Kristofferson, now 52, will headline his first local show in 8 years when
he plays Nightstage tomorrow. Expect to hear some of his nearly 20-year-old hits
such as "Me and Bobby McGee," "For the Good Times" and
"Help Me Make It Through the Night." Expect also to hear new songs
that may never be released by his record label.
"I've just made a new album and am trying to convince my record company
PolyGram to release it, but the songs are considered too political," he
said this week from a tour stop in Virginia Beach.
The album apparently goes even further than his last record,
"Repossessed," which included such non-Top 40 fare as
"Shipwrecked in the '80s," "They Killed 'Em" (about Martin
Luther King and Mahatma Gandhi) and "What About Me?"
"I've got a lot of new songs I want to put out. But things change and life
moves on.

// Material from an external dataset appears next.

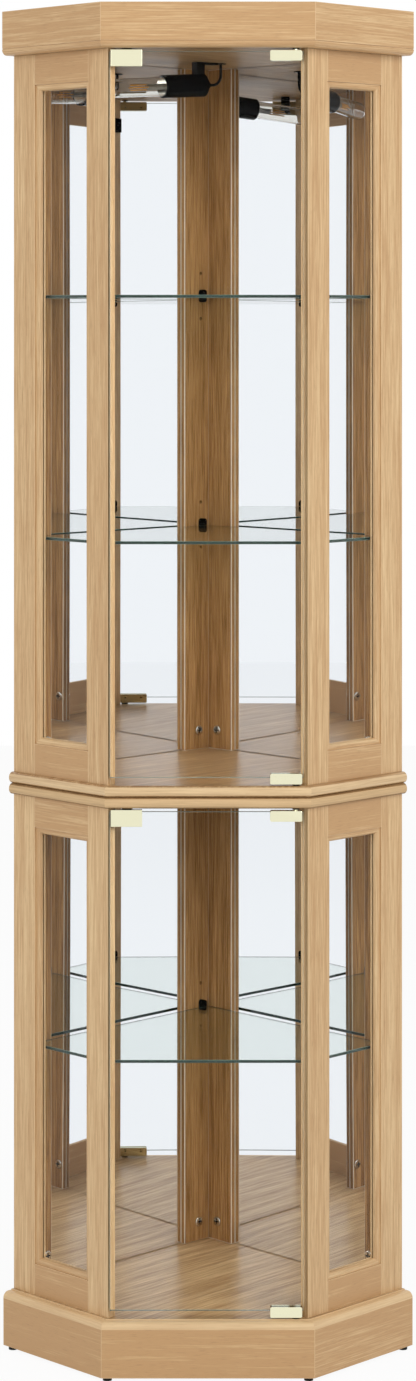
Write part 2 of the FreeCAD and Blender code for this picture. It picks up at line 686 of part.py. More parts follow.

I just feel lucky to still be out here," he said.
"We've been hacking our way through the honky-tonks, but we've made a lot
of friends and we're finally getting good at it after all these years. It's
great to see people get moved by the new material."
Kristofferson's leftist politics were shaped by a trip to Nicaragua two years
ago. "I sang at the anniversary of the revolution down there," he
recalled. "There were pictures that ran of me in some papers up here. I
came back to play state fairs in the Midwest and there were some protests by
veterans' organizations. Some of my records were also sent back.
"So I went in ahead of the concerts and talked to different groups of
veterans. They agreed I had a right to say what I wanted to say, but my record
company felt I was killing myself. Then I went to Europe and it was just the
opposite reaction. I was treated like a hero and all my shows were sold out.
It's a strange world, isn't it?"
Later this year, Kristofferson will return to Nicaragua to star in a Spanish
production of a film, not yet titled, about Augustino Sandino. Sandino, the
Nicaraguan guerrilla from whom the Sandinista revolution took its name, fought
the US Marines in the '30s before being killed by the prevailing dictatorship.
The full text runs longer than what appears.